BRIEF DESCRIPTION OF DRAWINGS

FIG. 1 is a perspective view of a present invention ink cartridge.

FIG. 2 is a cross-sectional diagram of a present invention ink reservoir along a line 2--2 of FIG. 1.

FIG. 3 is a detailed side view of an active shaft and plugging device shown in FIG. 2.

FIG. 4 is a detailed side view of the plugging device of FIG. 3 when pulled out by the active shaft shown.

FIG. 5 is a diagram of an active shaft and plugging device for an alternative embodiment present invention ink jet cartridge.

DETAILED DESCRIPTION

Please refer to FIG. 1. FIG. 1 is a perspective view of a present invention ink reservoir 20. The ink reservoir 20 comprises a housing 11 within which is stored ink. A top 12 of the housing 11 has a first vent 30, and a fill opening 16. A bottom 14 of the housing 11 has a second vent 50 and an ink-access opening 200. Ink is poured into the ink reservoir 20 through the fill opening 16. When the ink reservoir 20 is full, a seal cap 18 is used to seal the fill opening 16. The ink reservoir 20 delivers ink through the ink-access opening 200. An ink jet print head (not shown) is attached to the ink-access opening 200, as well as circuitry (not shown) related to the ink jet print head. The circuitry controls the ink-jet print head when jetting ink to perform a printing operation.

Please refer to FIG. 2. FIG. 2 is a cross-sectional diagram of the ink reservoir 20 along the line 2--2 shown in FIG. 1. As above, the ink reservoir 20 is used to store ink and to provide ink through the ink-access opening 200. To prevent ink leaking from the ink-access opening 200, the ink reservoir 20 must remain within a predetermined back-pressure range. As mentioned above, although there are several prior art mechanisms to maintain back-pressure, such mechanisms have shortcomings. Therefore, to overcome the shortcomings of these prior art mechanisms, the present invention ink reservoir 20 uses a new back-pressure controlling mechanism.
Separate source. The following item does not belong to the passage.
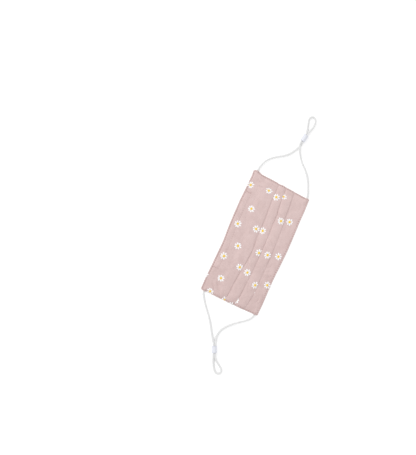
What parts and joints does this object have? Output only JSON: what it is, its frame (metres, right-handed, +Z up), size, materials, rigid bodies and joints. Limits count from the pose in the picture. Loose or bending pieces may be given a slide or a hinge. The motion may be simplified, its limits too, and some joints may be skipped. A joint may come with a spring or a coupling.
{
  "type": "pleated cloth face mask",
  "caption": "Pleated cotton face mask lying flat, with small embroidered daisies, three knife pleats and two soft elastic ear cords with sliding stoppers.",
  "frame": {"origin": "under the middle of the cloth panel, on the surface that the mask lies on", "axes": "+X along the panel to the wearer's left ear, +Y to the nose edge, +Z up out of the front of the cloth"},
  "size_m": [0.3895, 0.0914, 0.0061],
  "materials": {
    "cotton": "matt plain-weave cotton, pale dusty pink, with white and yellow embroidered daisies",
    "elastic": "matt soft knitted elastic, off-white",
    "silicone": "smooth translucent milky silicone"
  },
  "bodies": {
    "root": {"pleated_panel": "cotton", "ear_cord_left": "elastic", "ear_cord_right": "elastic", "cord_stopper_left": "silicone", "cord_stopper_right": "silicone"}
  },
  "joints": []
}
The back-pressure controlling mechanism uses an air bag 32, an elastic constraining device 34, an active shaft 40, and a plugging device 100, all of which are within the ink reservoir 20. The air bag 32 is a sealed hollow bag so as to be isolated from fluid in the ink reservoir 20. The air bag 32 connects to the first vent 30 on the top 12 of the housing 11 by way of a ventilation pipe, and external air passes in and out of the air bag 32 through the first vent 30 via the ventilation pipe. The elastic constraining device 34 comprises a press board 36 and a spring 38. One end of the spring 38 is fixed on a wall of the housing 11, and the other is fixed on the press board 36, so that the spring 38 applies pressure to the air bag 32 through the press board 36. The active shaft 40 is fixed on the bottom of the housing 14, and is an elastic element.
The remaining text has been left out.